> _Problem description_
All lines from the one with "The whole tile" through the one with "bpy.data.objects.remove(obj)", and only those, are to be reproduced exactly, both ends included.
───── Data excerpt
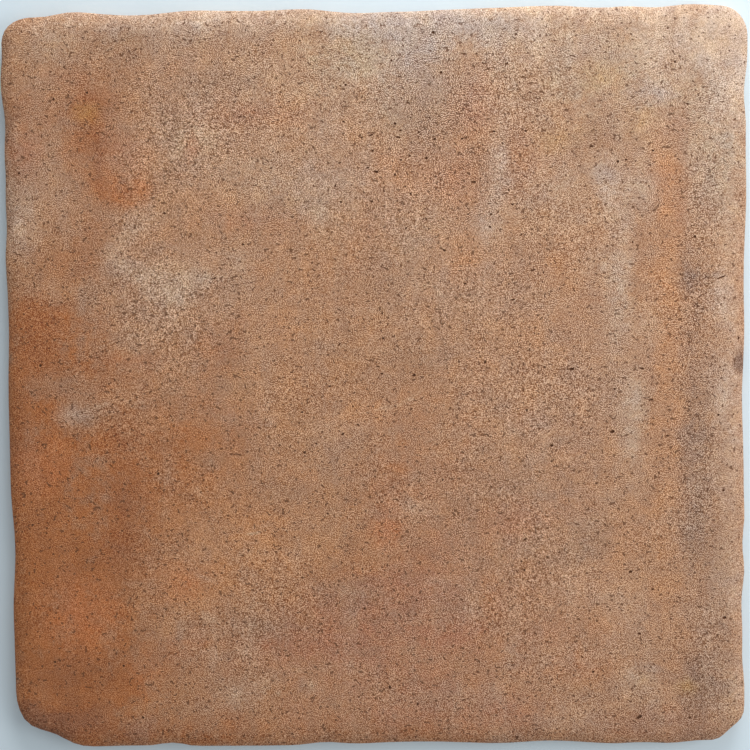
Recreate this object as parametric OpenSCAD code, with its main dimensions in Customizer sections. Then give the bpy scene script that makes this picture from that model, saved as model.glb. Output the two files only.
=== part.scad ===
// Rustic terracotta floor tile: one pressed and fired piece with a wavy outline,
// a rounded wearing edge and a keyed back. Millimetres, +Z up, the back on Z = 0,
// and the origin under the middle of the tile.

/* [Tile] */
// Length of each side, over the parts of the outline that stand furthest out
side = 330; // [250:5:450]
// Thickness, from the ribs of the back to the wearing face
thickness = 10; // [8:0.5:16]

/* [Corners] */
// Radius of the front left corner
front_left_r = 26; // [14:1:36]
// Radius of the front right corner
front_right_r = 17; // [14:1:36]
// Radius of the back right corner
back_right_r = 14; // [14:1:36]
// Radius of the back left corner
back_left_r = 16; // [14:1:36]

/* [Rounded edge] */
// How far the rounding reaches in over the wearing face
edge_in = 9; // [4:0.5:10.5]
// How far the rounding reaches down the side wall
edge_drop = 3.2; // [1:0.2:5]
// How much wider the rounding is worn in a wave, as a share of the wave's depth
edge_wear = 0.6; // [0:0.1:1]

/* [Side wall] */
// How far the wall leans in, from the foot of the rounding to the back
wall_lean = 0.8; // [0:0.1:2]
// Bevel along the back edge
back_bevel = 0.8; // [0.2:0.1:1.5]

/* [Wavy outline] */
// Depth of a full wave in the outline
wave_depth = 2; // [0:0.1:3.5]
// Reach of a full wave, from its middle to either end
wave_reach = 40; // [25:1:60]

/* [Chipped corner] */
// Depth of the chip at the front left corner
chip_depth = 4.5; // [0:0.2:8]
// Reach of the chip, from its middle to either end
chip_reach = 19; // [10:1:26]
// Distance of the chip's middle from the tile's left side
chip_place = 15; // [10:1:30]

/* [Keyed back] */
// Width of a key pocket at its mouth
pocket_w = 17.5; // [10:0.5:30]
// Width of the rib between two pockets
rib_w = 4; // [2:0.5:8]
// Depth of a pocket
pocket_depth = 0.9; // [0.4:0.1:2]
// How far each wall of a pocket leans in, from its mouth to its floor
pocket_draft = 0.6; // [0:0.1:2]
// Least width of the plain margin around the pockets
key_margin = 14; // [12:1:30]

/* [Hidden] */

half_side = side / 2;
// Steps along each straight side, round each corner and over the rounded edge
SIDE_STEPS = 64;
CORNER_STEPS = 9;
EDGE_STEPS = 7;
// How far a cutting shape starts outside the surface that it cuts
CUT_OVER = 1;

// Waves of the outline, pressed in from the straight side. Each row is the side,
// the place along it from -1 to 1, the depth as a share of wave_depth, and the
// reach as a share of wave_reach.
WAVES = [
    ["back", -0.90, 1.10, 0.45],
    ["back", -0.64, 0.95, 0.75],
    ["back", -0.33, 0.25, 0.75],
    ["back", -0.07, 0.60, 0.55],
    ["back", 0.07, 0.85, 1.00],
    ["back", 0.29, 0.30, 0.70],
    ["back", 0.61, 0.50, 0.50],
    ["back", 0.75, 0.60, 0.40],
    ["back", 0.92, 0.30, 0.25],
    ["right", 0.77, 0.65, 0.40],
    ["right", 0.64, 0.25, 0.85],
    ["right", 0.27, 0.60, 1.10],
    ["right", -0.05, 0.80, 1.00],
    ["right", -0.27, 0.30, 0.70],
    ["right", -0.45, 0.55, 0.35],
    ["right", -0.62, 0.75, 0.50],
    ["right", -0.75, 0.55, 0.45],
    ["front", 1.00, 2.00, 0.35],
    ["front", 0.89, 0.60, 0.40],
    ["front", 0.72, 0.20, 0.30],
    ["front", 0.47, 0.65, 0.75],
    ["front", 0.10, 0.65, 1.30],
    ["front", -0.15, 0.60, 0.40],
    ["front", -0.57, 0.75, 0.30],
    ["front", -0.67, 0.20, 0.55],
    ["left", -0.45, 0.65, 0.75],
    ["left", 0.18, 0.50, 0.95],
    ["left", 0.43, 0.55, 0.40],
    ["left", 0.56, 0.60, 0.55],
    ["left", 0.70, 0.80, 0.45],
    ["left", 0.89, 0.40, 0.30]
];

// The point at a share of the half side along one side of the square
function side_point(name, along) = half_side * (
    name == "front" ? [along, -1] :
    name == "right" ? [1, along] :
    name == "back" ? [along, 1] : [-1, along]);

// A smooth hollow, 1 deep at its middle and level with the side past its reach
function hollow(distance, reach) =
    distance < reach ? (1 + cos(180 * distance / reach)) / 2 : 0;

// Depth to which the waves press the outline in at a point of the plain outline
function wave_at(point) = [for (wave = WAVES)
    wave_depth * wave[2] * hollow(norm(point - side_point(wave[0], wave[1])), wave_reach * wave[3])
] * [for (wave = WAVES) 1];

// Depth to which the chip cuts the outline at a point of the plain outline
function chip_at(point) =
    chip_depth * hollow(norm(point - [chip_place - half_side, -half_side]), chip_reach);

// Plain outline, anticlockwise from the front left corner: each item is a point
// and the direction that faces out of the tile there
CORNERS = [
    [[-1, -1], front_left_r],
    [[1, -1], front_right_r],
    [[1, 1], back_right_r],
    [[-1, 1], back_left_r]
];
function corner_centre(turn) = (half_side - CORNERS[turn % 4][1]) * CORNERS[turn % 4][0];
function facing(angle) = [cos(angle), sin(angle)];
PLAIN_OUTLINE = [for (turn = [0:3])
    let (radius = CORNERS[turn][1],
         start = 180 + 90 * turn,
         out = facing(start + 90),
         side_start = corner_centre(turn) + radius * out,
         side_end = corner_centre(turn + 1) + CORNERS[(turn + 1) % 4][1] * out)
    each concat(
        [for (i = [0:CORNER_STEPS - 1])
            let (dir = facing(start + 90 * i / CORNER_STEPS))
            [corner_centre(turn) + radius * dir, dir]],
        [for (i = [0:SIDE_STEPS - 1])
            [side_start + (side_end - side_start) * i / SIDE_STEPS, out]])
];

// The wavy outline: point, facing direction, and width of the rounding there
OUTLINE = [for (item = PLAIN_OUTLINE)
    let (wave = wave_at(item[0]))
    [item[0] - (wave + chip_at(item[0])) * item[1], item[1], edge_in + edge_wear * wave]
];

// Levels from the back up: how far in, as a length and as a share of the
// rounding's width, and the height
LEVELS = concat(
    [[wall_lean + back_bevel, 0, 0], [wall_lean, 0, back_bevel]],
    [for (i = [0:EDGE_STEPS])
        let (angle = 90 * i / EDGE_STEPS)
        [0, 1 - cos(angle), thickness - edge_drop * (1 - sin(angle))]]
);

// The tile without its key pockets: a skin over one ring of points for each level
module blank() {
    count = len(OUTLINE);
    points = [for (level = LEVELS, item = OUTLINE)
        let (place = item[0] - (level[0] + level[1] * item[2]) * item[1])
        [place[0], place[1], level[2]]
    ];
    skin = [for (row = [0:len(LEVELS) - 2], i = [0:count - 1])
        let (next = (i + 1) % count, low = row * count, high = low + count)
        each [[low + i, high + i, high + next], [low + i, high + next, low + next]]
    ];
    // The back and the face are fans about a point at their middle
    back_middle = len(points);
    face_middle = back_middle + 1;
    rim = (len(LEVELS) - 1) * count;
    back = [for (i = [0:count - 1]) [back_middle, i, (i + 1) % count]];
    face = [for (i = [0:count - 1]) [face_middle, rim + (i + 1) % count, rim + i]];
    polyhedron(concat(points, [[0, 0, 0], [0, 0, thickness]]), concat(back, skin, face));
}

// Key pocket, mouth down, centred on the Z axis: its walls lean in to its roof
module pocket() {
    mouth = pocket_w / 2 + pocket_draft * CUT_OVER / pocket_depth;
    roof = pocket_w / 2 - pocket_draft;
    points = [for (end = [[mouth, -CUT_OVER], [roof, pocket_depth]], corner = CORNERS)
        [end[0] * corner[0][0], end[0] * corner[0][1], end[1]]
    ];
    walls = [for (i = [0:3]) [i, i + 4, (i + 1) % 4 + 4, (i + 1) % 4]];
    polyhedron(points, concat([[0, 1, 2, 3], [7, 6, 5, 4]], walls));
}

// Square field of pockets, an even number each way, so that ribs cross mid-tile
module pocket_field() {
    pitch = pocket_w + rib_w;
    half_count = floor((side - 2 * key_margin + rib_w) / (2 * pitch));
    for (column = [-half_count:half_count - 1], row = [-half_count:half_count - 1])
        translate([(column + 0.5) * pitch, (row + 0.5) * pitch, 0])
            pocket();
}

// The whole tile
module tile() {
    color("#a77f64")
        difference() {
            blank();
            pocket_field();
        }
}

tile();
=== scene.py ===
import math
import random

import bpy
from mathutils import Euler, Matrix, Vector


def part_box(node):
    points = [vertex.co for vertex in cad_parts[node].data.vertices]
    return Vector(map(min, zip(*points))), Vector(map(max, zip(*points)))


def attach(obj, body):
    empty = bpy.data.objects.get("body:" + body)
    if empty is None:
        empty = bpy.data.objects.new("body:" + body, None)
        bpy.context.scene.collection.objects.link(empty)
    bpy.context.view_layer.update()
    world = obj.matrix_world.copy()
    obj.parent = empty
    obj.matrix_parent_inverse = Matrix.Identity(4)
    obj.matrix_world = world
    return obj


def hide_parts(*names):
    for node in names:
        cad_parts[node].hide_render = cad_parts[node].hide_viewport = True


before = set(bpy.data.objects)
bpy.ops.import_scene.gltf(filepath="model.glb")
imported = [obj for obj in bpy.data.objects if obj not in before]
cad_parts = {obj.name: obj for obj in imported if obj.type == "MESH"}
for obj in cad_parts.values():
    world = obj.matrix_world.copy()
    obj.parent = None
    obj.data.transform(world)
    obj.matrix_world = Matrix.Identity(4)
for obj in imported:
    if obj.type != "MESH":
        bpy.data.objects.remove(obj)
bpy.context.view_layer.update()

MM = 0.001
low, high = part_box("tile")
SIDE = high.x - low.x
THICKNESS = high.z - low.z

# The back and its bevel stay as pressed. Everything above the first height is cut finely,
# and its relief grows to full strength at the second.
WORKED_FROM = 1.2 * MM
FULLY_WORKED = 3 * MM
# Width of a slice of the face, and the heights at which the wall is cut
SLICE = 3.3 * MM
WALL_CUTS = (2.8 * MM, 4.8 * MM)
# Points nearer than this become one, and faces nearer to level than this become one
WELD = 0.001 * MM
BISECT_WELD = 0.01 * MM
LEVEL_ANGLE = math.radians(0.2)
# Edges sharper than this stay sharp
SHARP_ANGLE = math.radians(35)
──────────
> _Response to the task_
// The whole tile
module tile() {
    color("#a77f64")
        difference() {
            blank();
            pocket_field();
        }
}

tile();
=== scene.py ===
import math
import random

import bpy
from mathutils import Euler, Matrix, Vector


def part_box(node):
    points = [vertex.co for vertex in cad_parts[node].data.vertices]
    return Vector(map(min, zip(*points))), Vector(map(max, zip(*points)))


def attach(obj, body):
    empty = bpy.data.objects.get("body:" + body)
    if empty is None:
        empty = bpy.data.objects.new("body:" + body, None)
        bpy.context.scene.collection.objects.link(empty)
    bpy.context.view_layer.update()
    world = obj.matrix_world.copy()
    obj.parent = empty
    obj.matrix_parent_inverse = Matrix.Identity(4)
    obj.matrix_world = world
    return obj


def hide_parts(*names):
    for node in names:
        cad_parts[node].hide_render = cad_parts[node].hide_viewport = True


before = set(bpy.data.objects)
bpy.ops.import_scene.gltf(filepath="model.glb")
imported = [obj for obj in bpy.data.objects if obj not in before]
cad_parts = {obj.name: obj for obj in imported if obj.type == "MESH"}
for obj in cad_parts.values():
    world = obj.matrix_world.copy()
    obj.parent = None
    obj.data.transform(world)
    obj.matrix_world = Matrix.Identity(4)
for obj in imported:
    if obj.type != "MESH":
        bpy.data.objects.remove(obj)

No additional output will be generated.